=== COLLECTED MATERIAL ===

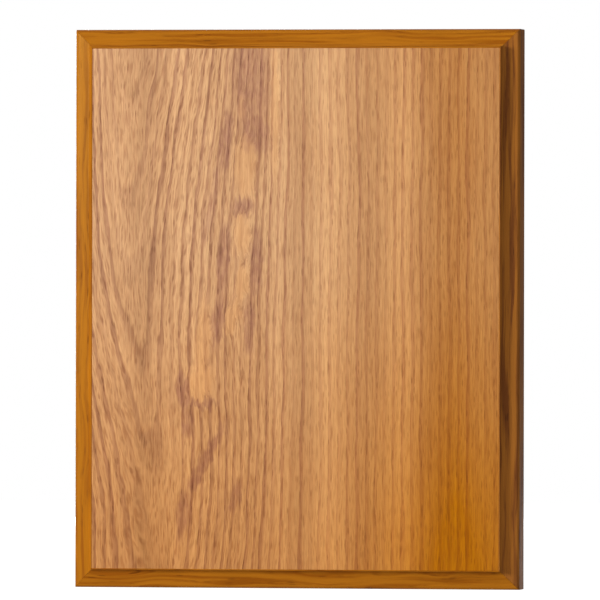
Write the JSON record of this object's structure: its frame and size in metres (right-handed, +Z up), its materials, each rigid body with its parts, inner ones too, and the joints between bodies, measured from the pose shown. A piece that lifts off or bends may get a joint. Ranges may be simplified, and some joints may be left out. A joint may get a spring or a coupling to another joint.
{
  "type": "wooden plaque",
  "caption": "Blank rectangular oak award plaque: veneered board in a mitred, ogee-moulded solid rail edge, with keyhole hangers recessed in the back.",
  "frame": {"origin": "middle of the back face, where the plaque meets the wall", "axes": "+X to the viewer's right when hung upright, +Y out of the back into the wall, +Z up along the height"},
  "size_m": [0.2048, 0.0191, 0.254],
  "materials": {
    "face_oak": "satin lacquer",
    "rail_oak": "semi-gloss amber stain",
    "core_mdf": "raw fibreboard",
    "back_wood": "matt sealed veneer",
    "nail_steel": "bare steel",
    "hanger_zinc": "zinc plated",
    "screw_zinc": "zinc plated"
  },
  "bodies": {
    "root": {"core_board": "core_mdf", "face_veneer": "face_oak", "back_veneer": "back_wood", "top_rail": "rail_oak", "right_rail": "rail_oak", "bottom_rail": "rail_oak", "left_rail": "rail_oak", "v_nail_top_right": "nail_steel", "v_nail_bottom_right": "nail_steel", "v_nail_bottom_left": "nail_steel", "v_nail_top_left": "nail_steel", "top_hanger_plate": "hanger_zinc", "side_hanger_plate": "hanger_zinc", "top_plate_upper_screw": "screw_zinc", "top_plate_lower_screw": "screw_zinc", "side_plate_outer_screw": "screw_zinc", "side_plate_inner_screw": "screw_zinc"}
  },
  "joints": []
}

===

Set down every line of the listing above again, exactly as given.

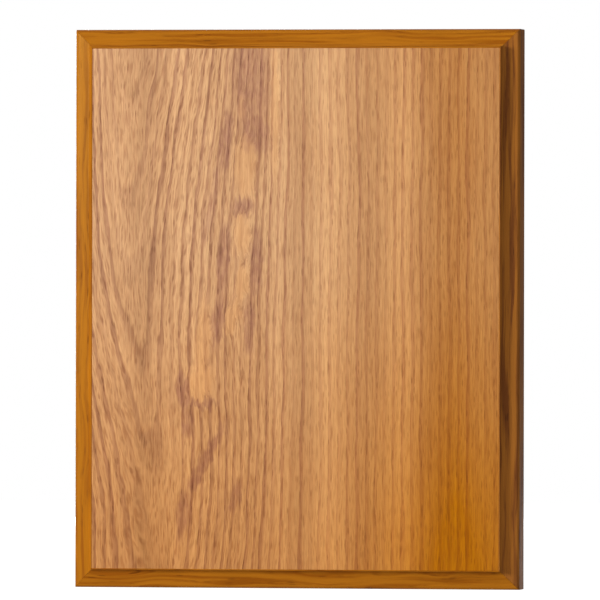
Write the JSON record of this object's structure: its frame and size in metres (right-handed, +Z up), its materials, each rigid body with its parts, inner ones too, and the joints between bodies, measured from the pose shown. A piece that lifts off or bends may get a joint. Ranges may be simplified, and some joints may be left out. A joint may get a spring or a coupling to another joint.
{
  "type": "wooden plaque",
  "caption": "Blank rectangular oak award plaque: veneered board in a mitred, ogee-moulded solid rail edge, with keyhole hangers recessed in the back.",
  "frame": {"origin": "middle of the back face, where the plaque meets the wall", "axes": "+X to the viewer's right when hung upright, +Y out of the back into the wall, +Z up along the height"},
  "size_m": [0.2048, 0.0191, 0.254],
  "materials": {
    "face_oak": "satin lacquer",
    "rail_oak": "semi-gloss amber stain",
    "core_mdf": "raw fibreboard",
    "back_wood": "matt sealed veneer",
    "nail_steel": "bare steel",
    "hanger_zinc": "zinc plated",
    "screw_zinc": "zinc plated"
  },
  "bodies": {
    "root": {"core_board": "core_mdf", "face_veneer": "face_oak", "back_veneer": "back_wood", "top_rail": "rail_oak", "right_rail": "rail_oak", "bottom_rail": "rail_oak", "left_rail": "rail_oak", "v_nail_top_right": "nail_steel", "v_nail_bottom_right": "nail_steel", "v_nail_bottom_left": "nail_steel", "v_nail_top_left": "nail_steel", "top_hanger_plate": "hanger_zinc", "side_hanger_plate": "hanger_zinc", "top_plate_upper_screw": "screw_zinc", "top_plate_lower_screw": "screw_zinc", "side_plate_outer_screw": "screw_zinc", "side_plate_inner_screw": "screw_zinc"}
  },
  "joints": []
}